As the story goes, it was sometime around the 1850s or 1870s, depending on who you talk to, that a group of American Indians, looking to scare off the encroaching white settlers, kidnapped a young girl from one of the families. The girl was supposedly killed and her head placed on a pike at the foot of what was almost instantly dubbed “Babyhead Mountain.” While the exact details of this tale differ, the name of the mountain stuck, and when a community began to grow in the area near the turn of the century, it too became known as Baby Head.

The tiny town of Baby Head grew to a respectable size, establishing a post office, a school, a courthouse, and multiple businesses. However, as time went on the seemingly promising community began to dwindle, dropping to a small rural settlement with a population of about 20 people. It is not known if this was the result of being named Baby Head. Eventually the name was abandoned and the remaining population was absorbed into the city of Llano, Texas.
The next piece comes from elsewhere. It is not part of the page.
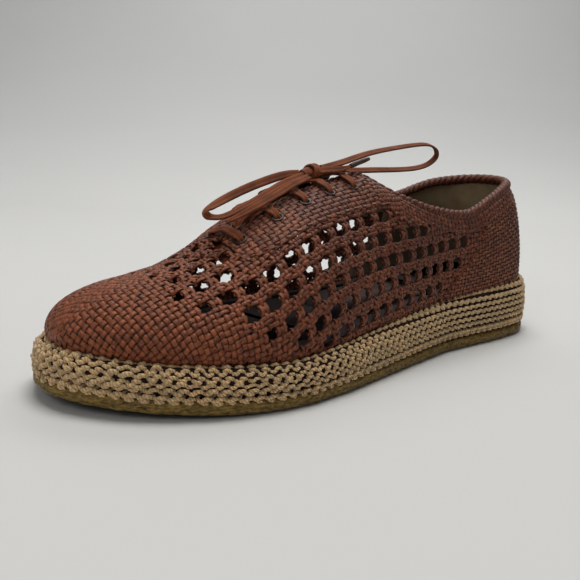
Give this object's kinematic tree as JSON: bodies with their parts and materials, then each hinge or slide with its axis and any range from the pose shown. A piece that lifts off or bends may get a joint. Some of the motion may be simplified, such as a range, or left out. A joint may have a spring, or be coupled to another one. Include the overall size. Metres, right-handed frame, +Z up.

Today the only remnant of the Baby Head settlement is this small cemetery which still bears the name, in possibly its grimmest association yet. The graveyard contains a few dozen graves, with some burials as recent as 2000. A historic marker has been placed at the edge of the cemetery, and it is not uncommon to see baby doll heads hanging from the sign.

Know Before You Go

There are two historical marker signs: one is 1 mile before and the second is as you approach the cemetery on the other side of the road. There is a small gravel pull-off where you can park off of the road. There is no accessing the actual cemetery, as there are no trespassing signs posted on the fences, but you can see the cemetery behind the historical marker sign.